If we implement at least one of these as an actor object, method foo() can be rewritten as a trivial fork/join with the two pieces for some speedup. To do this, of course the two functions need to be truly orthogonal to each other with no shared data to avoid race conditions. LongProcess2() also must be void (or the return value ignored) since it operates autonomously and we can't get a return value back from it.

This would look like:

 typedef enum { DOTASK, STOPACTOR } MsgType_t;

// Message class
class Msg : public BaseMessage
{
public:
  Msg(int iValue)
  { m_iValue = iValue; }
  virtual ~Msg(){}

  int GetValue() const
  { return m_iValue; }

private:
  int m_iValue;
};


// Simple actor class to implement fork/join of a function
class MyActor : public HBActor
{
public:
  MyActor() {}
  virtual ~MyActor() {}
protected:
  virtual void Process(BaseMessage* pBMsg)
  {
    Msg*pMsg = (Msg*) pBMsg;
    if(STOPACTOR == pMsg->GetValue()) // Handle termination request
      Exit();
    else // Handle execution request
      LongProcess2();
    delete pBMsg;
  }
};

void foo()
{
  MyActor actor;
  actor.Start();
  actor.Send(new Msg(DOTASK));
  actor.Send(new Msg(STOPACTOR));
  LongProcess1();
  actor.Join();
}

void MyCode()
{
  foo();
}

This is a simplistic configuration for the fork/join model. Ask Google for some more involved code examples.

The actor object activates a thread as part of its startup code, which can consume resources and take some time. Creation of a thread is not free or instantaneous. Be sure that the two APIs LongProcess1() and LongProcess2() are indeed "long" compared to thread creation, or you will be wasting your time with this implementation.

Another example calculating a list of primes using a pipeline of actors is included in the sample code.

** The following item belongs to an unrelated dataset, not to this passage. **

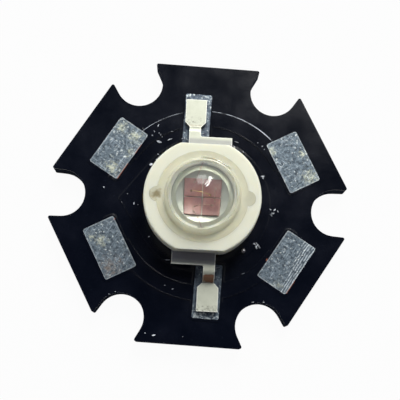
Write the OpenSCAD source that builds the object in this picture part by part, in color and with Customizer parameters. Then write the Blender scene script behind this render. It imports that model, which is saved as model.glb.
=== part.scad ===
/* [Board] */
// Width of the star board across its flats
board_af = 20; // [19.5:0.1:21]
// Thickness of the aluminium plate
plate_t = 1.5; // [0.8:0.1:2]
// Radius of the round bottom of a screw notch
notch_r = 1.67; // [1.6:0.01:1.75]
// Distance from the board's centre to the notch arc's centre
notch_dist = 9.7; // [9.6:0.05:9.8]
// Angle by which each notch wall flares towards its mouth
notch_flare = 2.5; // [1:0.5:12]
// Radius of the rounded star tips
tip_r = 0.12; // [0.08:0.02:0.24]

/* [Circuit layers] */
// Thickness of the filled epoxy layer that insulates the circuit
dielectric_t = 0.08; // [0.06:0.01:0.12]
// Thickness of the copper
copper_t = 0.035; // [0.03:0.005:0.07]
// Thickness of the black solder mask over what it covers
mask_t = 0.02; // [0.015:0.005:0.03]
// How far the mask runs down beside a copper edge
mask_cover = 0.05; // [0.03:0.01:0.08]
// Thickness of the tin on the bare pads
tin_t = 0.025; // [0.022:0.001:0.03]
// Sideways offset of the printed circuit on the punched board
print_x = 0.28; // [-0.3:0.01:0.3]
// Forward and back offset of the printed circuit on the punched board
print_y = -0.11; // [-0.3:0.01:0.3]
// Turn of the printed circuit on the punched board
print_turn = -0.4; // [-1:0.1:1]

/* [Pads and tracks] */
// Short side of a wire pad
wire_pad_w = 2.36; // [2:0.02:2.5]
// Long side of a wire pad
wire_pad_l = 3.92; // [3.2:0.02:3.96]
// Distance of each wire pad from the board's centre
wire_pad_dist = 7.2; // [7:0.05:7.3]
// Corner radius of a wire pad
wire_pad_r = 0.15; // [0.1:0.05:0.5]
// Width of a lead pad
lead_pad_w = 1.88; // [1.7:0.02:2.2]
// Length of a lead pad
lead_pad_l = 3.8; // [3.4:0.1:4]
// Distance of a lead pad's centre from the emitter's axis, forward or back
lead_pad_dist = 6.1; // [6:0.05:6.3]
// Sideways offset of a lead pad
lead_pad_side = 0.84; // [0.6:0.02:0.9]
// Copper hidden under the mask all round a pad
pad_margin = 0.12; // [0.08:0.01:0.2]
// Width of the bare gap etched between two copper areas
etch_gap = 0.2; // [0.15:0.01:0.25]
// Outer radius of the ring tracks that join the pads
track_ro = 6.76; // [6.6:0.02:7.2]
// Inner radius of the ring tracks
track_ri = 5.75; // [5.6:0.05:5.9]
// Radius of the heat spreading copper under the emitter
island_r = 4.78; // [4.4:0.01:4.9]
// Reach of the pointed wing of the heat spreading copper
wing_reach = 5.9; // [5.6:0.05:6.1]
// Radius of the bare copper under the slug
island_open_r = 3.1; // [2.9:0.05:3.4]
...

Limitations of the Actor Programming Model

To be complete, here are some of the realities of the Actor model:

Use of actors reduces mechanisms for race conditions but does not eliminate them. Data race conditions are possible if the messages or underlying logic touched by the actor objects includes mutable shared objects. Implementation of truly concurrent data structures is non-trivial. The actor model improves on some of these issues, but does not solve all of the problems.

Deadlocks are possible under a number of situations.

The Actor model implements message passing in the direction of the actor, but does not facilitate sending a request and receiving a specific status or a reply to a request. Synchronous replies require some sort of blocking logic. For information on objects which can provide this behavior, look at "futures".

Footnotes

Source: http://dl.acm.org/citation.cfm?id=1624804
Actors can actually execute in a computer network or as multiple processes in separate address spaces. In this article, I consider actors on a single machine in one address space with multiple threads.
There is also some work describing a "pause" and "resume" feature which is not considered here.
Some reference information does not guarantee this detail. For purposes of this article, it will be assumed to be the case.
Source: http://gee.cs.oswego.edu/dl/papers/fj.pdf

Points of Interest

I have seen various comments on the Actor Programming Model on the web, including some detractors. I have been very happy with the functionality this model presents. I hope you enjoy it!

In my coding travels, I have used the actor model as a logging class, a buffered I/O handler (both input and output) and as an iterative problem solver. I love it!

As stated above, this code was developed with VS2010 on Win32. I am interested in validation of the code with other compilers and other platforms. Perhaps leave comments below if you have used it with success on another platform.

History

2012/10/20 Initial version.
2012/10/27 Reinstate lost bullet points, add missing Join() call, fix footnote reference.